Crescono le prove sulla relazione fra Covid-19 e gruppo sanguigno

Il primo studio, condotto in Danimarca, ha rilevato che su 7.422 persone risultate positive al test per il Covid-19, soltanto il 38,4% apparteneva al gruppo sanguigno O, sebbene su un gruppo di 2,2 milioni di persone non sottoposte al test, quel gruppo sanguigno rappresentasse il 41,7% della popolazione. Al contrario, il 44,4% del gruppo A è risultato positivo; il medesimo gruppo sanguigno rappresenta il 42,4% dell’intera popolazione danese.

Il secondo studio, realizzato in Canada, i ricercatori hanno scoperto che su 95 pazienti affetti da una forma severa di Covid-19, una maggiore percentuale di persone appartenenti al gruppo sanguigno A o AB – l’84% – richiedeva una ventilazione meccanica rispetto ai pazienti con gruppo sanguigno O o B, pari al 61% della popolazione.

Inoltre, quest’ultimo studio mostra che le persone con gruppo sanguigno A o AB hanno dovuto subire una permanenza più lunga in terapia intensiva, in media 13,5 giorni, rispetto a quelle con gruppo sanguigno O o B, costrette a una degenza media di nove giorni.

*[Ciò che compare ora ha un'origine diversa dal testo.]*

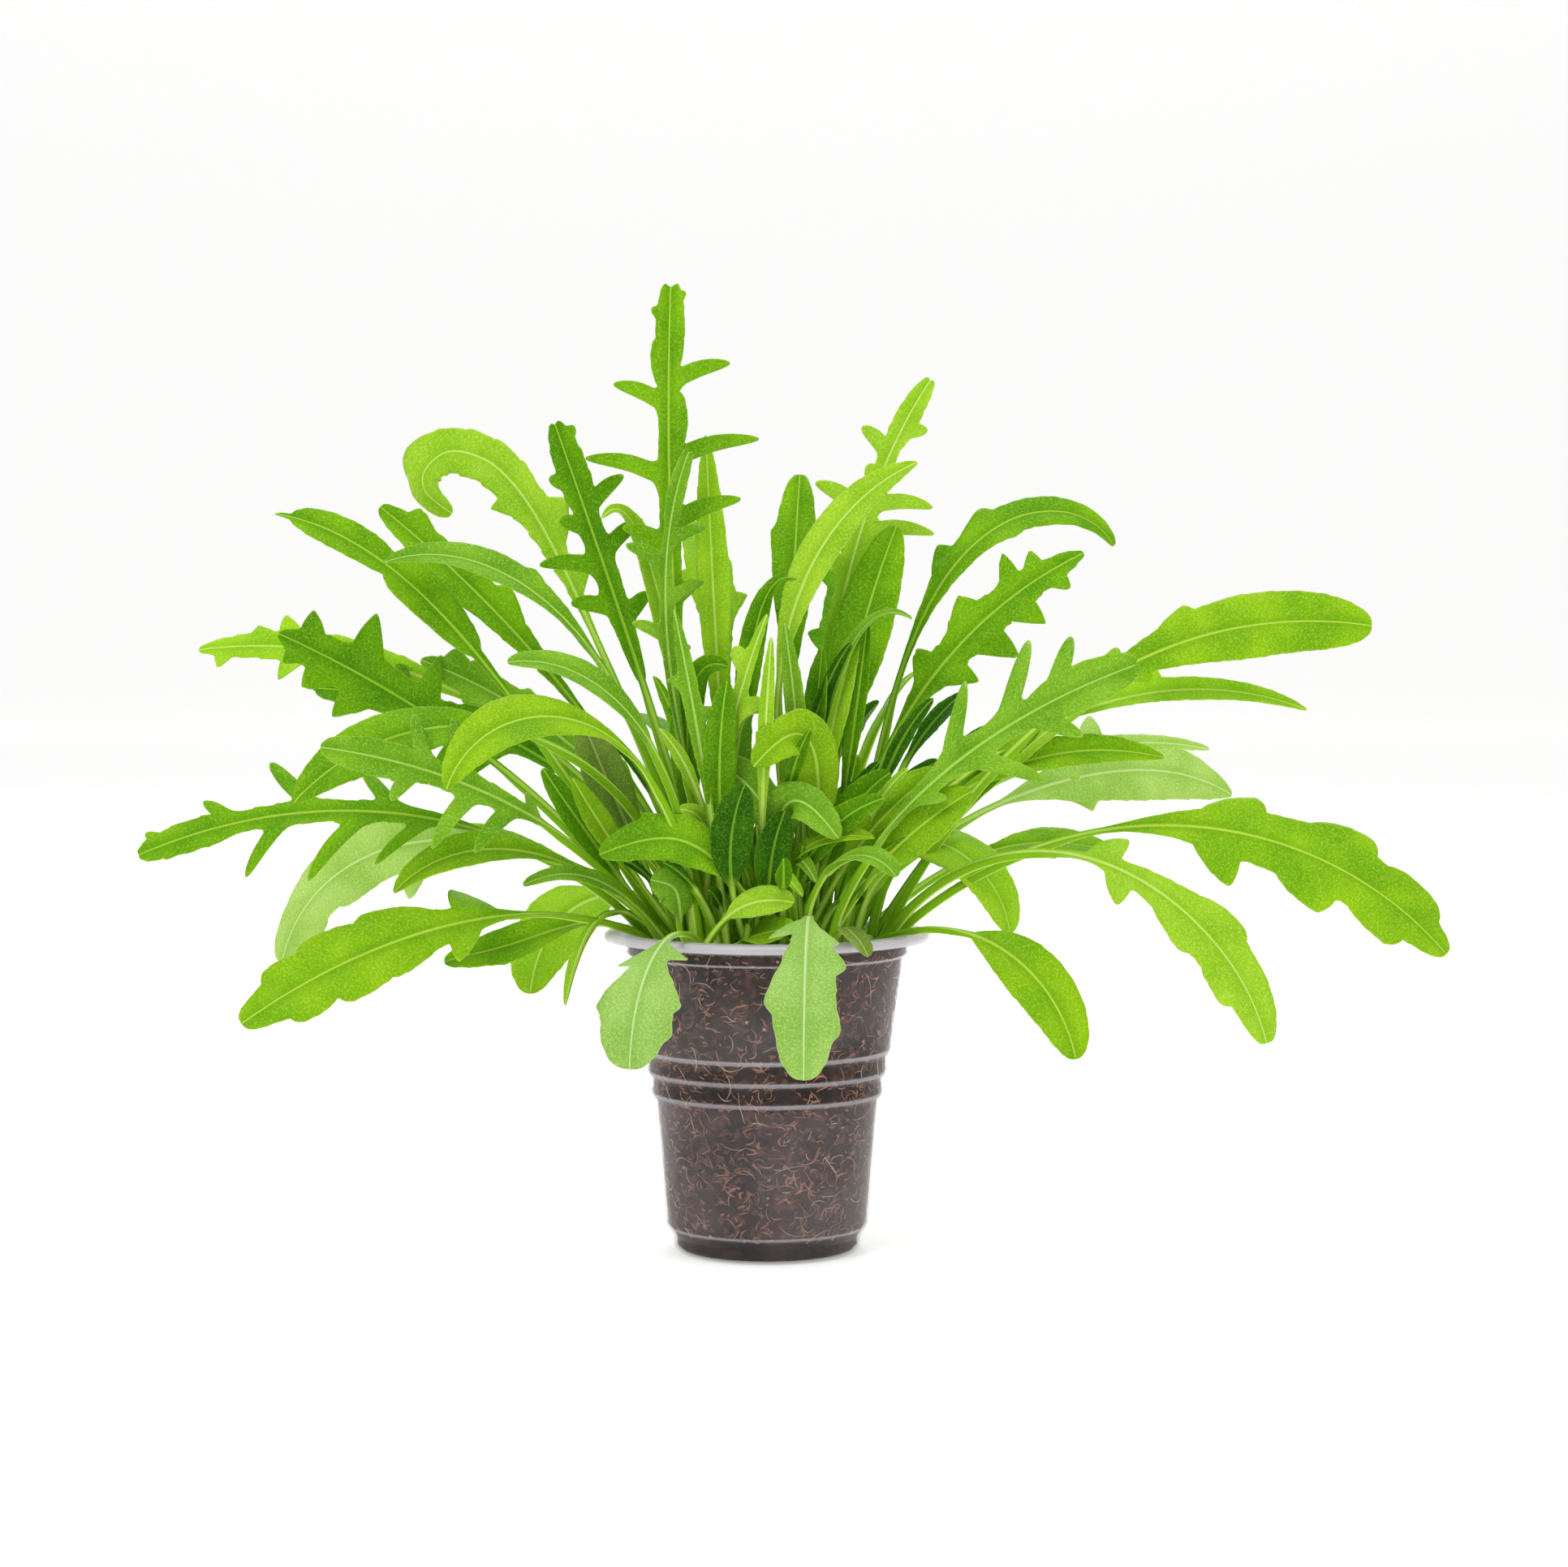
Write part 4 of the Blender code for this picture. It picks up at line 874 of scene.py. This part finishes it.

Il dottor Mypinder Sekhon, medico di terapia intensiva del Vancouver General Hospital e fra gli autori dello studio canadese, afferma che per avere la completa certezza occorre che gli stessi risultati si ritrovino in più ricerche condotte da differenti istituti in diverse regioni. Inoltre, egli sostiene che questa scoperta non annulli altri fattori di rischio, quali età, comorbilità e così via. Tuttavia, il dottor Sekhon tende a voler rassicurare i pazienti, seppur continuando a raccomandare la massima prudenza.